→ Data extract
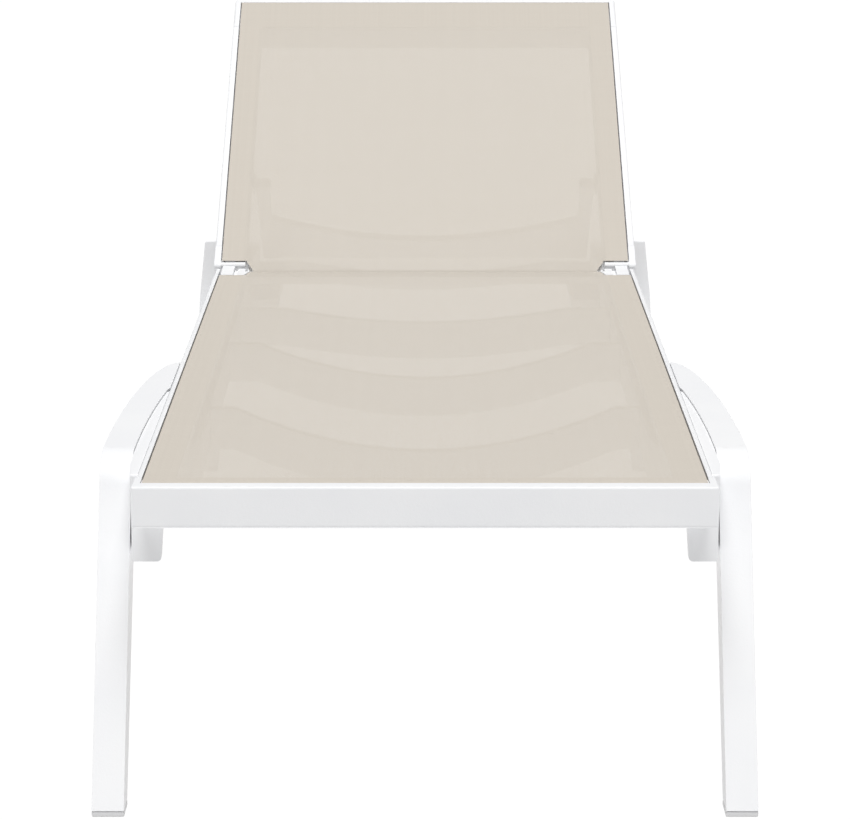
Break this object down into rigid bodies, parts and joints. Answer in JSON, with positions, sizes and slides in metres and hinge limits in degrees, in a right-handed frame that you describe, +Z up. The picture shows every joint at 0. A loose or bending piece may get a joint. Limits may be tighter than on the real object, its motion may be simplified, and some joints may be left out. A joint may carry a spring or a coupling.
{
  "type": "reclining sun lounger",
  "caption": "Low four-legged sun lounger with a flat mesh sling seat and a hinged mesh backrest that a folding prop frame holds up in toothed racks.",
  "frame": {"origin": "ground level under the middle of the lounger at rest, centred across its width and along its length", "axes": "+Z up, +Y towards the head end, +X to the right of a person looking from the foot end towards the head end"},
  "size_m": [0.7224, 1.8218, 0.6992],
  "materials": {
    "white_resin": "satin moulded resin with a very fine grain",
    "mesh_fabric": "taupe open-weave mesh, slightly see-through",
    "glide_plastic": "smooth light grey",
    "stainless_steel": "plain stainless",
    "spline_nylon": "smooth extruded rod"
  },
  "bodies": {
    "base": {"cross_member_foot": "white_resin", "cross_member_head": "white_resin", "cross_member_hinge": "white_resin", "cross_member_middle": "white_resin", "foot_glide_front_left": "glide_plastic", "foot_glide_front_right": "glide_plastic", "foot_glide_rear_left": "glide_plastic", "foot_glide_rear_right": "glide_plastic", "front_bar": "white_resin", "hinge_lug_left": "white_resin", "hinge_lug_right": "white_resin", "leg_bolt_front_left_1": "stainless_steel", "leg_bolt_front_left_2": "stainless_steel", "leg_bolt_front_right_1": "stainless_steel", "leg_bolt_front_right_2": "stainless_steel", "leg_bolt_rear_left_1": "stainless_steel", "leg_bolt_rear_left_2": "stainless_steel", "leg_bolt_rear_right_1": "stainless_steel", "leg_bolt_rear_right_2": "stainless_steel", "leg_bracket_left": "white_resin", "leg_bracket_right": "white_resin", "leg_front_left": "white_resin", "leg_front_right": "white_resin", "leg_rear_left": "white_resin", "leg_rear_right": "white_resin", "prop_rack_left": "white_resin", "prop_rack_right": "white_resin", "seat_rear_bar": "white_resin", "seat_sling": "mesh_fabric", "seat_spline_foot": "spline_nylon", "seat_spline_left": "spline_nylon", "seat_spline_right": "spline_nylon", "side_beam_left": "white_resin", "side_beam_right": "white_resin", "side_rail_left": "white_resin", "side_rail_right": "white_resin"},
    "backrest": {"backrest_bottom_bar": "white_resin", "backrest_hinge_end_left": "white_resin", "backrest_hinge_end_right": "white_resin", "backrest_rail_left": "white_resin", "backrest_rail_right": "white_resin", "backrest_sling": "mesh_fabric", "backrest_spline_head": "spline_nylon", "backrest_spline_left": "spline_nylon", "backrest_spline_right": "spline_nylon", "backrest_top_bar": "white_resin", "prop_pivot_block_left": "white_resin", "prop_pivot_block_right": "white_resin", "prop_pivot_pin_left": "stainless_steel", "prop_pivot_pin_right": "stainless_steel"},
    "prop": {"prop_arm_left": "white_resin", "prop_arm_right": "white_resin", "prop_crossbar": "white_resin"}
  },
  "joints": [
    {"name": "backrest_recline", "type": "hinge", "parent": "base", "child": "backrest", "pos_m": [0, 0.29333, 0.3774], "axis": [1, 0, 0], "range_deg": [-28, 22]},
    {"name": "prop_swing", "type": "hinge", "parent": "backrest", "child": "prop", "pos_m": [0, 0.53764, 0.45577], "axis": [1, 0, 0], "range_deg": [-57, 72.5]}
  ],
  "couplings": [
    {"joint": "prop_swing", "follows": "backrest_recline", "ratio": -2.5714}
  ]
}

→ Directions for this task
Looking at the material above, count the lines that hold "with" and give the total alone.

→ Exercise output
3